Return the records, each one exactly as written.
------ RECORDS TO USE ------
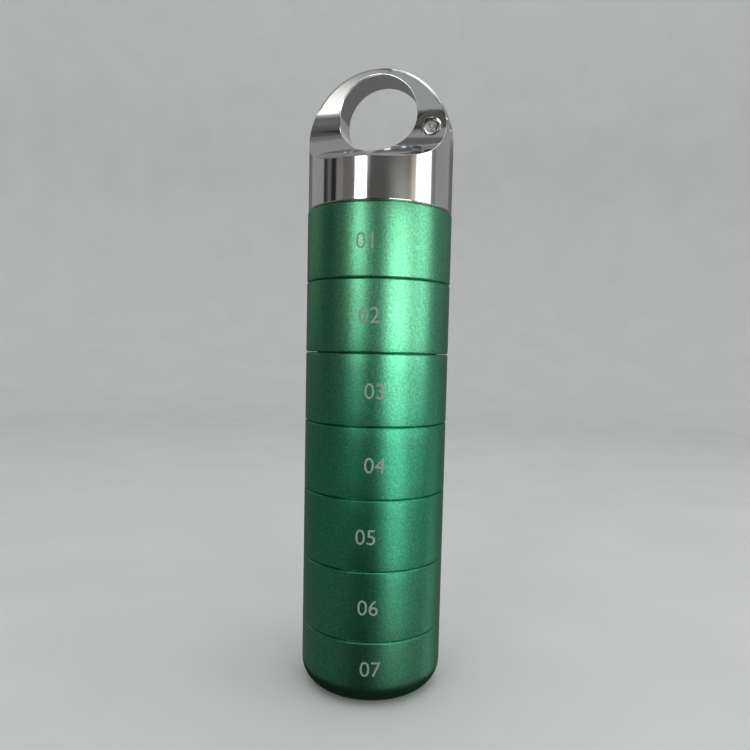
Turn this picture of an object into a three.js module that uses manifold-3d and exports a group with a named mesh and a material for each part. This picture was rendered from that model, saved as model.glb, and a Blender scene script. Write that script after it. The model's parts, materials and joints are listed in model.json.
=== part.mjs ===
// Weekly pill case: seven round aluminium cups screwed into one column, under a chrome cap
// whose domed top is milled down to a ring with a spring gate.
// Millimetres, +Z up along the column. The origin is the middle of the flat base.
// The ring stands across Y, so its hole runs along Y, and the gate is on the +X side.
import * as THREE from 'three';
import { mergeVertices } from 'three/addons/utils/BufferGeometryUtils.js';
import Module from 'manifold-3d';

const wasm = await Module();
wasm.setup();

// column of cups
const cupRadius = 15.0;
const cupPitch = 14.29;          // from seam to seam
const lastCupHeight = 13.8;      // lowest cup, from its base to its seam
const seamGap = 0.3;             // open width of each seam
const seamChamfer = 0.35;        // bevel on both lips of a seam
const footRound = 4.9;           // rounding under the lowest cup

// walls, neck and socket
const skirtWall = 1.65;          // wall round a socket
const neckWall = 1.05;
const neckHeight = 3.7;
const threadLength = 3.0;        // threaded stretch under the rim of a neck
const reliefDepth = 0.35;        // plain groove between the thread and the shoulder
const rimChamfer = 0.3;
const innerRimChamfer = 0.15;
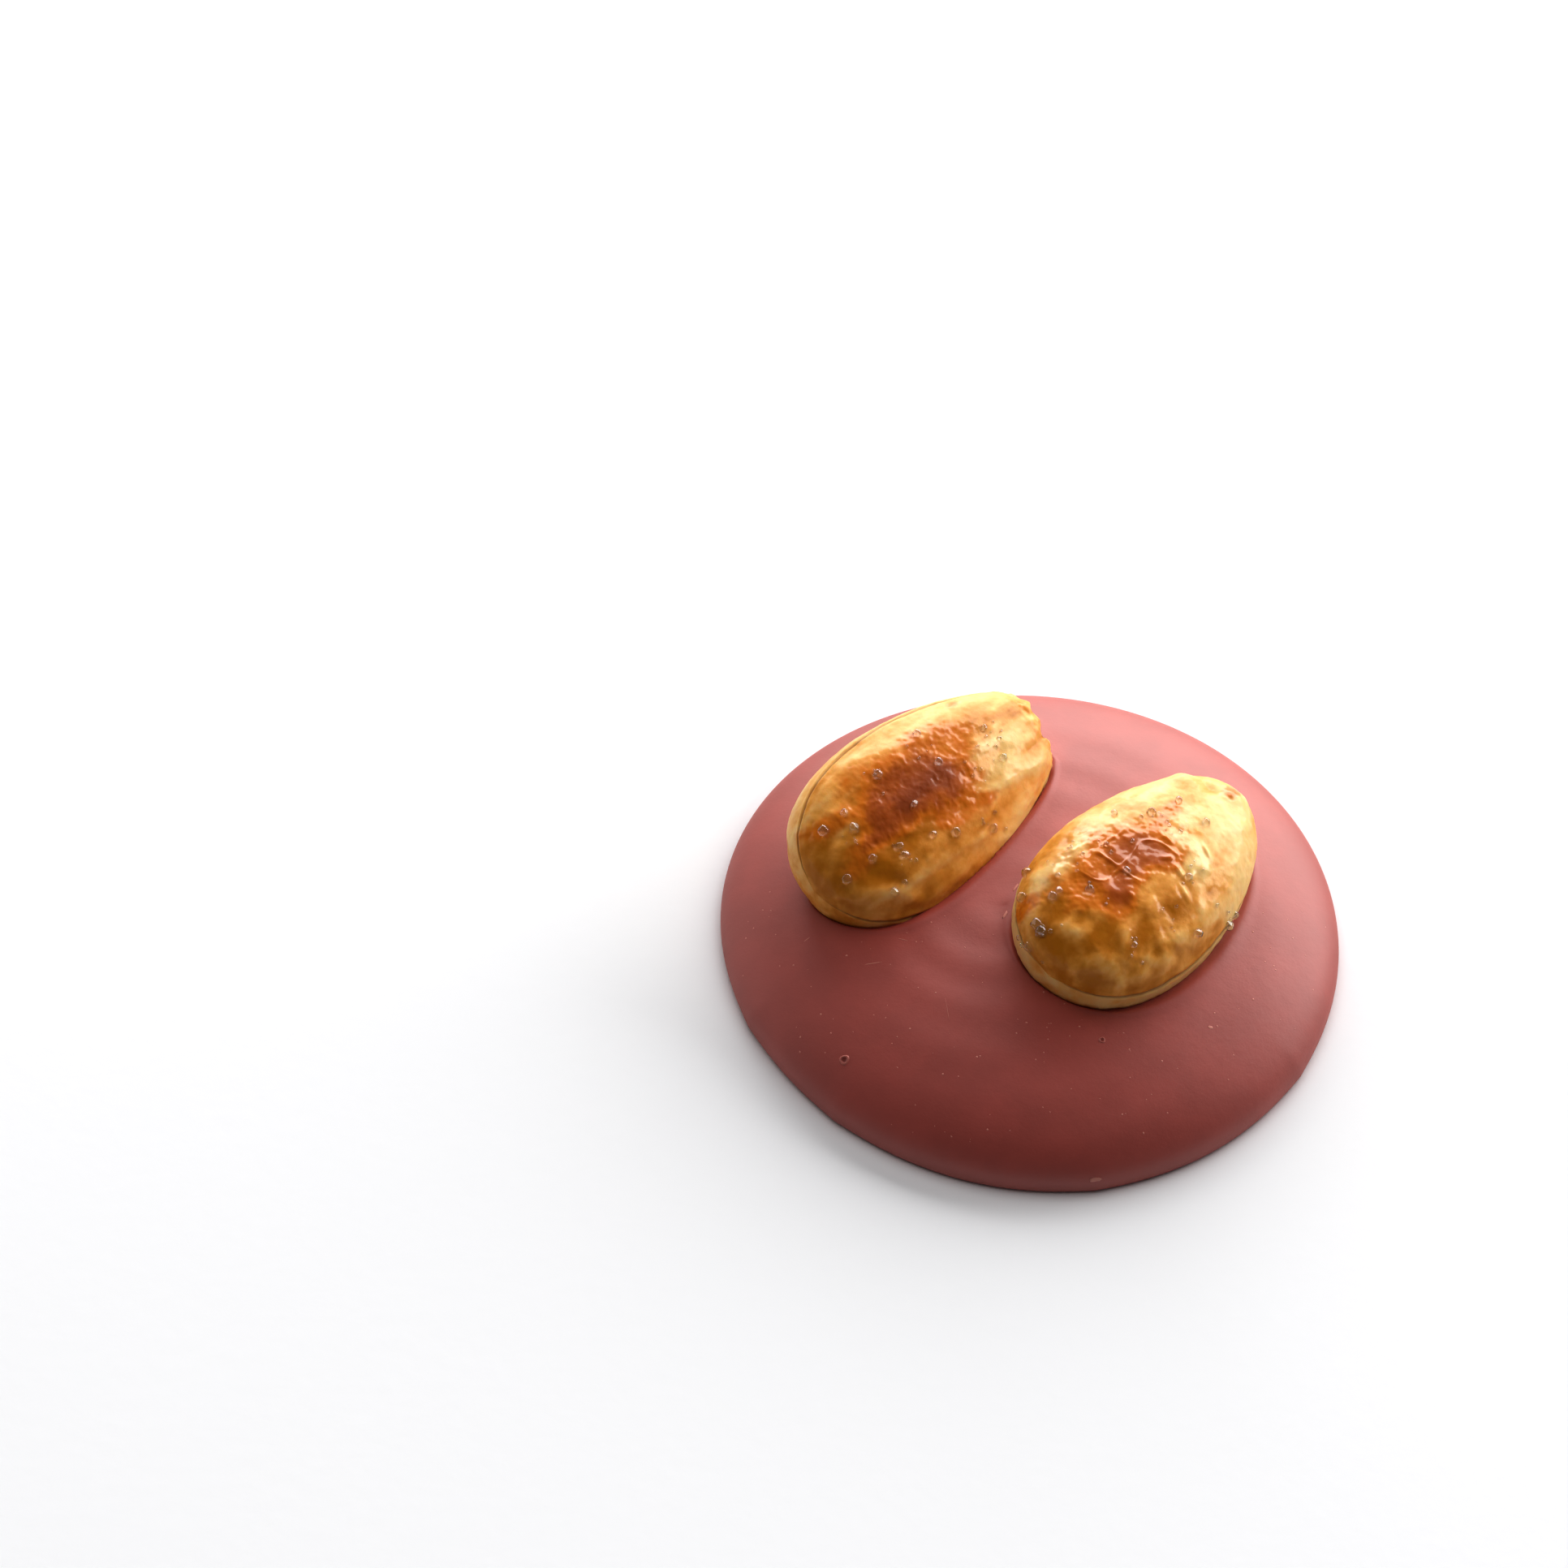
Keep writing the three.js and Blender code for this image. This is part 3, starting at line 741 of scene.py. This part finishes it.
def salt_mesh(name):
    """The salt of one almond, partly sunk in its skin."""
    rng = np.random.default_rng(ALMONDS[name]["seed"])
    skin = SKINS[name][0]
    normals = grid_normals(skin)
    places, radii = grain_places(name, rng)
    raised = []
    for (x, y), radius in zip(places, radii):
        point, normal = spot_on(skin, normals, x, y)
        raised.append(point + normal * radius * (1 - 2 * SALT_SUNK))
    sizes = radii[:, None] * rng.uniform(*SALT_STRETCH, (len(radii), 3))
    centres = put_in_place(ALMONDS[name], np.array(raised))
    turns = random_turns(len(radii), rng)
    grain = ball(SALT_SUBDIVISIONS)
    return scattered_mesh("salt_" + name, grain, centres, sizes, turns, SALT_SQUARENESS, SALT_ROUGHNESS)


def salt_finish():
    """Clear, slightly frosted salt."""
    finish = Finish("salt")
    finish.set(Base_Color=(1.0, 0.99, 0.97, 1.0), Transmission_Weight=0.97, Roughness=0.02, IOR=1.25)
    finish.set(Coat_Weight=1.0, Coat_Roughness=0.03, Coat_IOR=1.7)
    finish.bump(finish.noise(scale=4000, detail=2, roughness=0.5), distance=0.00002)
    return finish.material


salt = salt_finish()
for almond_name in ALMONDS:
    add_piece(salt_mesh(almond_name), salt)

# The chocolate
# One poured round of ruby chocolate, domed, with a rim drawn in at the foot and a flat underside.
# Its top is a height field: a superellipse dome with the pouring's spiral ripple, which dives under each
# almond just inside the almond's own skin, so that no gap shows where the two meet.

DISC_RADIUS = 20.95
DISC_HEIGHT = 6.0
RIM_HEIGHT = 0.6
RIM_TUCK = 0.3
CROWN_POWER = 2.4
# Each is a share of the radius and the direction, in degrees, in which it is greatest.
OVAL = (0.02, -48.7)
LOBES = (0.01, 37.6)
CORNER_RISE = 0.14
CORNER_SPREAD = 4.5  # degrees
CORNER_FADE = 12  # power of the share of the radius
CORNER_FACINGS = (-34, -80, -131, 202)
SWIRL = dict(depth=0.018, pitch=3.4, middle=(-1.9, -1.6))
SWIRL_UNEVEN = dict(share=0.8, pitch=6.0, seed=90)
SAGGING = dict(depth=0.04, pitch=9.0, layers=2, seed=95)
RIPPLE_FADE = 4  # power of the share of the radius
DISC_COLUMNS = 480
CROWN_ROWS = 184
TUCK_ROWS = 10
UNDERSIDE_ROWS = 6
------
WRITTEN RESPONSE ▸
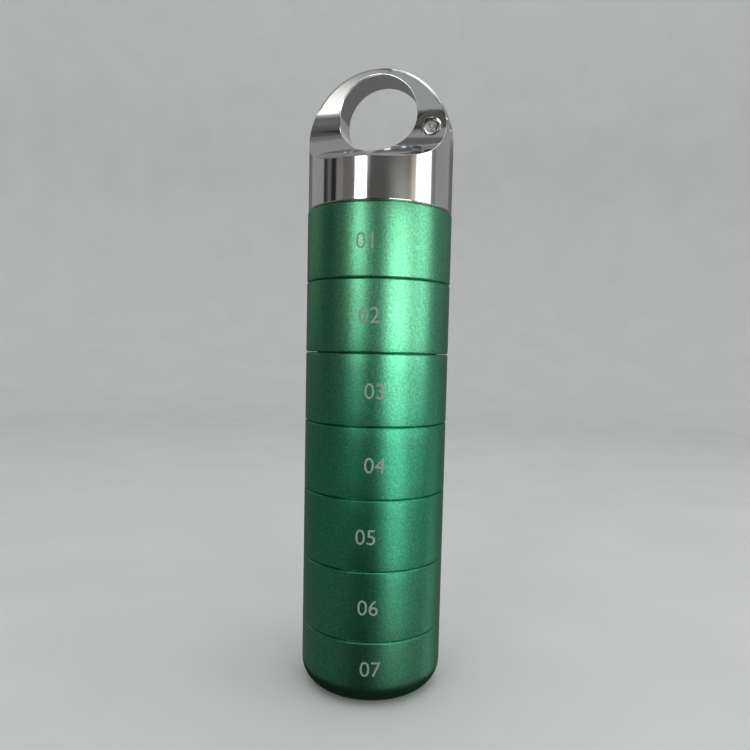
Turn this picture of an object into a three.js module that uses manifold-3d and exports a group with a named mesh and a material for each part. This picture was rendered from that model, saved as model.glb, and a Blender scene script. Write that script after it. The model's parts, materials and joints are listed in model.json.
=== part.mjs ===
// Weekly pill case: seven round aluminium cups screwed into one column, under a chrome cap
// whose domed top is milled down to a ring with a spring gate.
// Millimetres, +Z up along the column. The origin is the middle of the flat base.
// The ring stands across Y, so its hole runs along Y, and the gate is on the +X side.
import * as THREE from 'three';
import { mergeVertices } from 'three/addons/utils/BufferGeometryUtils.js';
import Module from 'manifold-3d';

const wasm = await Module();
wasm.setup();

// column of cups
const cupRadius = 15.0;
const cupPitch = 14.29;          // from seam to seam
const lastCupHeight = 13.8;      // lowest cup, from its base to its seam
const seamGap = 0.3;             // open width of each seam
const seamChamfer = 0.35;        // bevel on both lips of a seam
const footRound = 4.9;           // rounding under the lowest cup

// walls, neck and socket
const skirtWall = 1.65;          // wall round a socket
const neckWall = 1.05;
const neckHeight = 3.7;
const threadLength = 3.0;        // threaded stretch under the rim of a neck
const reliefDepth = 0.35;        // plain groove between the thread and the shoulder
const rimChamfer = 0.3;
const innerRimChamfer = 0.15;
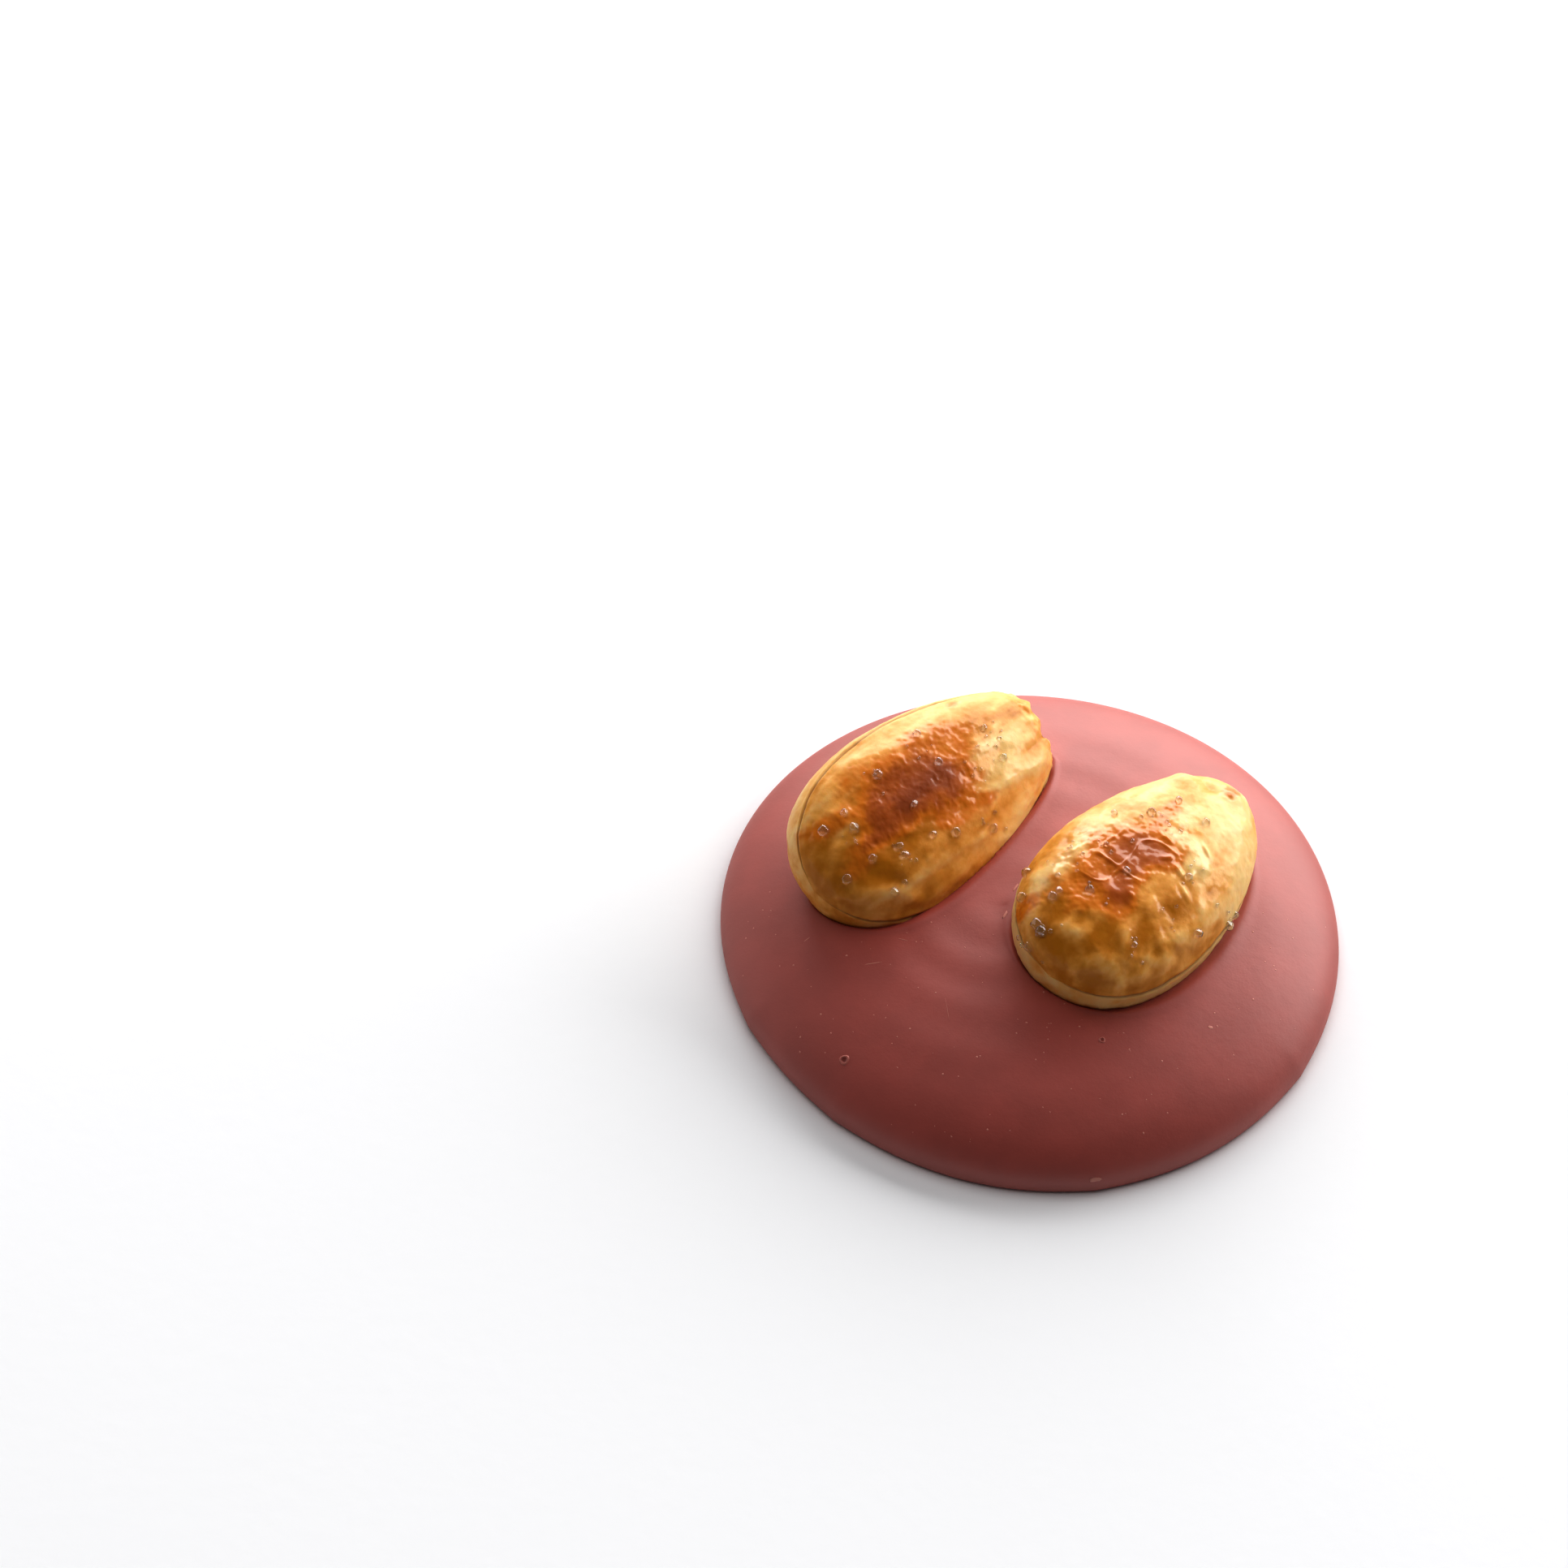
Keep writing the three.js and Blender code for this image. This is part 3, starting at line 741 of scene.py. This part finishes it.
def salt_mesh(name):
    """The salt of one almond, partly sunk in its skin."""
    rng = np.random.default_rng(ALMONDS[name]["seed"])
    skin = SKINS[name][0]
    normals = grid_normals(skin)
    places, radii = grain_places(name, rng)
    raised = []
    for (x, y), radius in zip(places, radii):
        point, normal = spot_on(skin, normals, x, y)
        raised.append(point + normal * radius * (1 - 2 * SALT_SUNK))
    sizes = radii[:, None] * rng.uniform(*SALT_STRETCH, (len(radii), 3))
    centres = put_in_place(ALMONDS[name], np.array(raised))
    turns = random_turns(len(radii), rng)
    grain = ball(SALT_SUBDIVISIONS)
    return scattered_mesh("salt_" + name, grain, centres, sizes, turns, SALT_SQUARENESS, SALT_ROUGHNESS)


def salt_finish():
    """Clear, slightly frosted salt."""
    finish = Finish("salt")
    finish.set(Base_Color=(1.0, 0.99, 0.97, 1.0), Transmission_Weight=0.97, Roughness=0.02, IOR=1.25)
    finish.set(Coat_Weight=1.0, Coat_Roughness=0.03, Coat_IOR=1.7)
    finish.bump(finish.noise(scale=4000, detail=2, roughness=0.5), distance=0.00002)
    return finish.material


salt = salt_finish()
for almond_name in ALMONDS:
    add_piece(salt_mesh(almond_name), salt)

# The chocolate
# One poured round of ruby chocolate, domed, with a rim drawn in at the foot and a flat underside.
# Its top is a height field: a superellipse dome with the pouring's spiral ripple, which dives under each
# almond just inside the almond's own skin, so that no gap shows where the two meet.

DISC_RADIUS = 20.95
DISC_HEIGHT = 6.0
RIM_HEIGHT = 0.6
RIM_TUCK = 0.3
CROWN_POWER = 2.4
# Each is a share of the radius and the direction, in degrees, in which it is greatest.
OVAL = (0.02, -48.7)
LOBES = (0.01, 37.6)
CORNER_RISE = 0.14
CORNER_SPREAD = 4.5  # degrees
CORNER_FADE = 12  # power of the share of the radius
CORNER_FACINGS = (-34, -80, -131, 202)
SWIRL = dict(depth=0.018, pitch=3.4, middle=(-1.9, -1.6))
SWIRL_UNEVEN = dict(share=0.8, pitch=6.0, seed=90)
SAGGING = dict(depth=0.04, pitch=9.0, layers=2, seed=95)
RIPPLE_FADE = 4  # power of the share of the radius
DISC_COLUMNS = 480
CROWN_ROWS = 184
TUCK_ROWS = 10
UNDERSIDE_ROWS = 6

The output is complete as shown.